PROBLEM: Your task is to reproduce the material exactly.

--- START AVAILABLE DATA ---

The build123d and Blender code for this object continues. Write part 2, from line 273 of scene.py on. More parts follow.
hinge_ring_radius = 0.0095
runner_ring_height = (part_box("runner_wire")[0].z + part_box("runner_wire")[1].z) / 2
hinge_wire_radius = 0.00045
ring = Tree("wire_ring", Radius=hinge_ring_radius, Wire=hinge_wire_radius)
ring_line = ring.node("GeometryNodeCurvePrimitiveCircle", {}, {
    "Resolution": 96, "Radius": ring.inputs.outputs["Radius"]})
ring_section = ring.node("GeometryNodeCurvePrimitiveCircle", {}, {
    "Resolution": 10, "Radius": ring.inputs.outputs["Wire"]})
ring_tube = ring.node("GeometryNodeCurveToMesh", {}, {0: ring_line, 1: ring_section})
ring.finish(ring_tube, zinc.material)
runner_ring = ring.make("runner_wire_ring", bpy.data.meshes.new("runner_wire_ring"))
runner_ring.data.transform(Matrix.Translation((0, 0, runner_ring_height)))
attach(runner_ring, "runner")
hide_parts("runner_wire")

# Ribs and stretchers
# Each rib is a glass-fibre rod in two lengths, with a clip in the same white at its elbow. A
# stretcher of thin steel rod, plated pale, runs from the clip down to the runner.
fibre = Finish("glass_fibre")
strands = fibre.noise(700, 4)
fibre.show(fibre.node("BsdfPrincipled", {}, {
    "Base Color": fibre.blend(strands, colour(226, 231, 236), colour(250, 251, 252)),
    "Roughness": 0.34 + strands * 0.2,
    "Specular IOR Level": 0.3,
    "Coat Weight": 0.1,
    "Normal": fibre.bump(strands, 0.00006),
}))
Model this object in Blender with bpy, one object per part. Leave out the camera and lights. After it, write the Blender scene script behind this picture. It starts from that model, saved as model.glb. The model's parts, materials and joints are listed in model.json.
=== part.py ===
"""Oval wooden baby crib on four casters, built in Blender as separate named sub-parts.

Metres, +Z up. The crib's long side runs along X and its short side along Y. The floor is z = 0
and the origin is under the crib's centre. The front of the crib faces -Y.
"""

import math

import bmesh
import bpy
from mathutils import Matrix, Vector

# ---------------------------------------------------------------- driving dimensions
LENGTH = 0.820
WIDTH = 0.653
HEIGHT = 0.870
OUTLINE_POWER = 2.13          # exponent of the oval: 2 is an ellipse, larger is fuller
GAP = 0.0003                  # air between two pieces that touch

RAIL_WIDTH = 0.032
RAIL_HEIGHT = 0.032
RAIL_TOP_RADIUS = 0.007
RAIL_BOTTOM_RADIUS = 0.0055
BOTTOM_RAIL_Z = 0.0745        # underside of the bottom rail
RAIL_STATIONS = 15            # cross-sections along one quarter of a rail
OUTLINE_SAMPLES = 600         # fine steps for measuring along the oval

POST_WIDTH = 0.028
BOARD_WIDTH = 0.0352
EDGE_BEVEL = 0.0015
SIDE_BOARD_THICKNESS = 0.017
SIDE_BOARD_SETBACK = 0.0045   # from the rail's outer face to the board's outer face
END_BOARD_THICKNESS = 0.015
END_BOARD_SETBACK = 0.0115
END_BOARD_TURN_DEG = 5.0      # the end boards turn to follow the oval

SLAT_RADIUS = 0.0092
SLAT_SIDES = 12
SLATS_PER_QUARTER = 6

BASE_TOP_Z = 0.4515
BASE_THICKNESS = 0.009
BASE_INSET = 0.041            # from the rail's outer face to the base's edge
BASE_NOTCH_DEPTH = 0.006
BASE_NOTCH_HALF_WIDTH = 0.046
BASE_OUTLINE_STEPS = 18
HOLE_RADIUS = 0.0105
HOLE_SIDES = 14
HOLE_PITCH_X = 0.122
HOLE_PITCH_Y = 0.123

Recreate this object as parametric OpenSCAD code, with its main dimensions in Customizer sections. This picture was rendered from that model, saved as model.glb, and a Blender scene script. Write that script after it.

--- END AVAILABLE DATA ---

FINISHED TASK:
The build123d and Blender code for this object continues. Write part 2, from line 273 of scene.py on. More parts follow.
hinge_ring_radius = 0.0095
runner_ring_height = (part_box("runner_wire")[0].z + part_box("runner_wire")[1].z) / 2
hinge_wire_radius = 0.00045
ring = Tree("wire_ring", Radius=hinge_ring_radius, Wire=hinge_wire_radius)
ring_line = ring.node("GeometryNodeCurvePrimitiveCircle", {}, {
    "Resolution": 96, "Radius": ring.inputs.outputs["Radius"]})
ring_section = ring.node("GeometryNodeCurvePrimitiveCircle", {}, {
    "Resolution": 10, "Radius": ring.inputs.outputs["Wire"]})
ring_tube = ring.node("GeometryNodeCurveToMesh", {}, {0: ring_line, 1: ring_section})
ring.finish(ring_tube, zinc.material)
runner_ring = ring.make("runner_wire_ring", bpy.data.meshes.new("runner_wire_ring"))
runner_ring.data.transform(Matrix.Translation((0, 0, runner_ring_height)))
attach(runner_ring, "runner")
hide_parts("runner_wire")

# Ribs and stretchers
# Each rib is a glass-fibre rod in two lengths, with a clip in the same white at its elbow. A
# stretcher of thin steel rod, plated pale, runs from the clip down to the runner.
fibre = Finish("glass_fibre")
strands = fibre.noise(700, 4)
fibre.show(fibre.node("BsdfPrincipled", {}, {
    "Base Color": fibre.blend(strands, colour(226, 231, 236), colour(250, 251, 252)),
    "Roughness": 0.34 + strands * 0.2,
    "Specular IOR Level": 0.3,
    "Coat Weight": 0.1,
    "Normal": fibre.bump(strands, 0.00006),
}))
Model this object in Blender with bpy, one object per part. Leave out the camera and lights. After it, write the Blender scene script behind this picture. It starts from that model, saved as model.glb. The model's parts, materials and joints are listed in model.json.
=== part.py ===
"""Oval wooden baby crib on four casters, built in Blender as separate named sub-parts.

Metres, +Z up. The crib's long side runs along X and its short side along Y. The floor is z = 0
and the origin is under the crib's centre. The front of the crib faces -Y.
"""

import math

import bmesh
import bpy
from mathutils import Matrix, Vector

# ---------------------------------------------------------------- driving dimensions
LENGTH = 0.820
WIDTH = 0.653
HEIGHT = 0.870
OUTLINE_POWER = 2.13          # exponent of the oval: 2 is an ellipse, larger is fuller
GAP = 0.0003                  # air between two pieces that touch

RAIL_WIDTH = 0.032
RAIL_HEIGHT = 0.032
RAIL_TOP_RADIUS = 0.007
RAIL_BOTTOM_RADIUS = 0.0055
BOTTOM_RAIL_Z = 0.0745        # underside of the bottom rail
RAIL_STATIONS = 15            # cross-sections along one quarter of a rail
OUTLINE_SAMPLES = 600         # fine steps for measuring along the oval

POST_WIDTH = 0.028
BOARD_WIDTH = 0.0352
EDGE_BEVEL = 0.0015
SIDE_BOARD_THICKNESS = 0.017
SIDE_BOARD_SETBACK = 0.0045   # from the rail's outer face to the board's outer face
END_BOARD_THICKNESS = 0.015
END_BOARD_SETBACK = 0.0115
END_BOARD_TURN_DEG = 5.0      # the end boards turn to follow the oval

SLAT_RADIUS = 0.0092
SLAT_SIDES = 12
SLATS_PER_QUARTER = 6

BASE_TOP_Z = 0.4515
BASE_THICKNESS = 0.009
BASE_INSET = 0.041            # from the rail's outer face to the base's edge
BASE_NOTCH_DEPTH = 0.006
BASE_NOTCH_HALF_WIDTH = 0.046
BASE_OUTLINE_STEPS = 18
HOLE_RADIUS = 0.0105
HOLE_SIDES = 14
HOLE_PITCH_X = 0.122
HOLE_PITCH_Y = 0.123

Recreate this object as parametric OpenSCAD code, with its main dimensions in Customizer sections. This picture was rendered from that model, saved as model.glb, and a Blender scene script. Write that script after it.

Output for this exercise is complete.